→ Records:

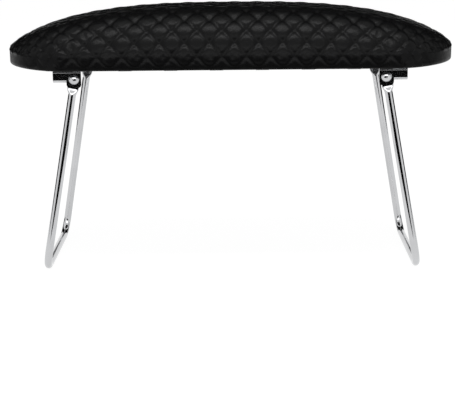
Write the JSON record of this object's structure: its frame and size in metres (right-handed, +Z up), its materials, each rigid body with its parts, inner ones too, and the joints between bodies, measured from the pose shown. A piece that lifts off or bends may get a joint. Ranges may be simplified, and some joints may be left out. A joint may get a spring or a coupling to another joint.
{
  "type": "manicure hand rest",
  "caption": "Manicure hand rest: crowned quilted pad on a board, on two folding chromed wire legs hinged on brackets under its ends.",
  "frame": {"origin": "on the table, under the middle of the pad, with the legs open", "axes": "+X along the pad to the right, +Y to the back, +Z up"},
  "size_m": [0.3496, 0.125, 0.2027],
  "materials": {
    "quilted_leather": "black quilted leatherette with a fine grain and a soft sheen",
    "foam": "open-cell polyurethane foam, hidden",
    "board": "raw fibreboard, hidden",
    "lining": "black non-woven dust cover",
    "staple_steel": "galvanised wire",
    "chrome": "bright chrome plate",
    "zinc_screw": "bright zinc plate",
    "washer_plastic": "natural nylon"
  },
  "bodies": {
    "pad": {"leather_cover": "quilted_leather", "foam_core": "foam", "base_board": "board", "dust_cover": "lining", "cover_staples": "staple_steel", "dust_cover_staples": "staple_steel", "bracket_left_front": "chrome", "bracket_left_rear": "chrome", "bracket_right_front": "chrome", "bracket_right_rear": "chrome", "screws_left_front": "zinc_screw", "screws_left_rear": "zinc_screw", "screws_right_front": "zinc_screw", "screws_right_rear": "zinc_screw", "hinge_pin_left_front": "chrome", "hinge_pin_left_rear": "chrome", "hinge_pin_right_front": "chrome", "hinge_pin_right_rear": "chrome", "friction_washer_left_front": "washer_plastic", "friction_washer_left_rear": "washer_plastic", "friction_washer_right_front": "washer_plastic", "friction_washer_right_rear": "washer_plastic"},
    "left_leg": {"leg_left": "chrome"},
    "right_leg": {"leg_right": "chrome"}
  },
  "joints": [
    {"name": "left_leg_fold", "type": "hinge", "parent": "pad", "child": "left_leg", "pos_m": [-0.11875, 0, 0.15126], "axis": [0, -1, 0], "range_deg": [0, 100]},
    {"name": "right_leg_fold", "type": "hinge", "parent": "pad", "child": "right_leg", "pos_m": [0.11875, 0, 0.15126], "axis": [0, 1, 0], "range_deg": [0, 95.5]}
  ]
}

---

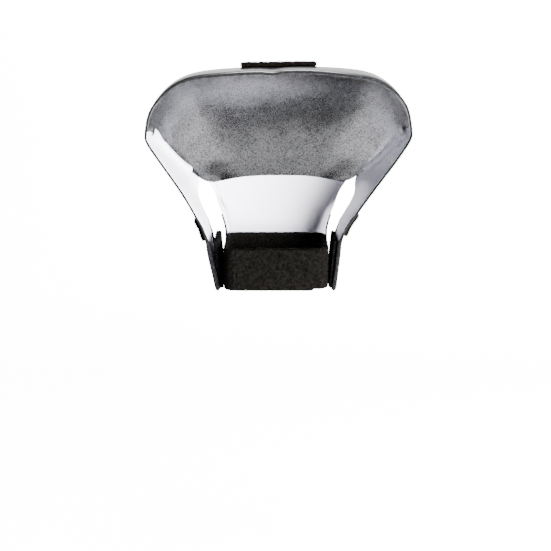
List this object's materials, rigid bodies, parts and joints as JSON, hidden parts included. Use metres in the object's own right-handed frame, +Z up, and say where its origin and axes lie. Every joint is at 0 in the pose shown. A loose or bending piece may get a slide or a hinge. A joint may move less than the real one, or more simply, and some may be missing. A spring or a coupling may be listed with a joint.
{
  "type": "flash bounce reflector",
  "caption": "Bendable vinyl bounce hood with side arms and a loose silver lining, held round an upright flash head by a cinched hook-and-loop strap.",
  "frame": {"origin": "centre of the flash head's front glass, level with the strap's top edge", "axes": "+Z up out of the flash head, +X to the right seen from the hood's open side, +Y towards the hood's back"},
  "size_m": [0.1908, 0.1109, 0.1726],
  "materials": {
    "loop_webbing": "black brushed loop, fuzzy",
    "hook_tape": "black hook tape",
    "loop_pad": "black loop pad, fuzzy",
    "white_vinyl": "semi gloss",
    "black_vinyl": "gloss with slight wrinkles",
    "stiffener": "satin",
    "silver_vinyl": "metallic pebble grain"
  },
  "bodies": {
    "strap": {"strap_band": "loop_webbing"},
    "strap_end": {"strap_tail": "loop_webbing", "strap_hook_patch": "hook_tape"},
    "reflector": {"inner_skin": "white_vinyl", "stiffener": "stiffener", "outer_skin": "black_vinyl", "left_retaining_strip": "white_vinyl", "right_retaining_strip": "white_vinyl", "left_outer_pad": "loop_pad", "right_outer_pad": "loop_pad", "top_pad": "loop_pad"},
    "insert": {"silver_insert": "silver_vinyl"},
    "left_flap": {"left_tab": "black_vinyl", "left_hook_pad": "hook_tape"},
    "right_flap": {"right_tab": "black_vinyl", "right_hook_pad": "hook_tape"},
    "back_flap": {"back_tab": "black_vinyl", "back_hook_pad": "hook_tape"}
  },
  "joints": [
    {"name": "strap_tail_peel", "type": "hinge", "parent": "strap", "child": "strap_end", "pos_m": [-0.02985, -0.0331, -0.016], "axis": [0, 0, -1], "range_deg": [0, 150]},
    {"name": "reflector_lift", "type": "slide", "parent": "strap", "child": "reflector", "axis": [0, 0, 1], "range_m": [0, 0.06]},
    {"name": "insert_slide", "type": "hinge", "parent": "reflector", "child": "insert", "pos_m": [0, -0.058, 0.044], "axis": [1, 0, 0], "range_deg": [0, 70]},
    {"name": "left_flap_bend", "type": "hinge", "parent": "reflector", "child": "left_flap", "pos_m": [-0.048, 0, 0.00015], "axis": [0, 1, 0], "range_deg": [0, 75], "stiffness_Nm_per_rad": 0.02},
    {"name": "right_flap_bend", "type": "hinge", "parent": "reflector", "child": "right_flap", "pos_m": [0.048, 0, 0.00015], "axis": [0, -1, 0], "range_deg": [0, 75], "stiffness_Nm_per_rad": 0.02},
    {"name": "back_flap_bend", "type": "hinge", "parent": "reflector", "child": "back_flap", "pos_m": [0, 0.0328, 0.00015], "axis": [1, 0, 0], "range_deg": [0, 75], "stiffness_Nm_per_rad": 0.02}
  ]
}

→ Given problem: Show all lines in the entries above where the word "materials" appears.

→ Solution for this task:
Write the JSON record of this object's structure: its frame and size in metres (right-handed, +Z up), its materials, each rigid body with its parts, inner ones too, and the joints between bodies, measured from the pose shown. A piece that lifts off or bends may get a joint. Ranges may be simplified, and some joints may be left out. A joint may get a spring or a coupling to another joint.
  "materials": {
List this object's materials, rigid bodies, parts and joints as JSON, hidden parts included. Use metres in the object's own right-handed frame, +Z up, and say where its origin and axes lie. Every joint is at 0 in the pose shown. A loose or bending piece may get a slide or a hinge. A joint may move less than the real one, or more simply, and some may be missing. A spring or a coupling may be listed with a joint.
  "materials": {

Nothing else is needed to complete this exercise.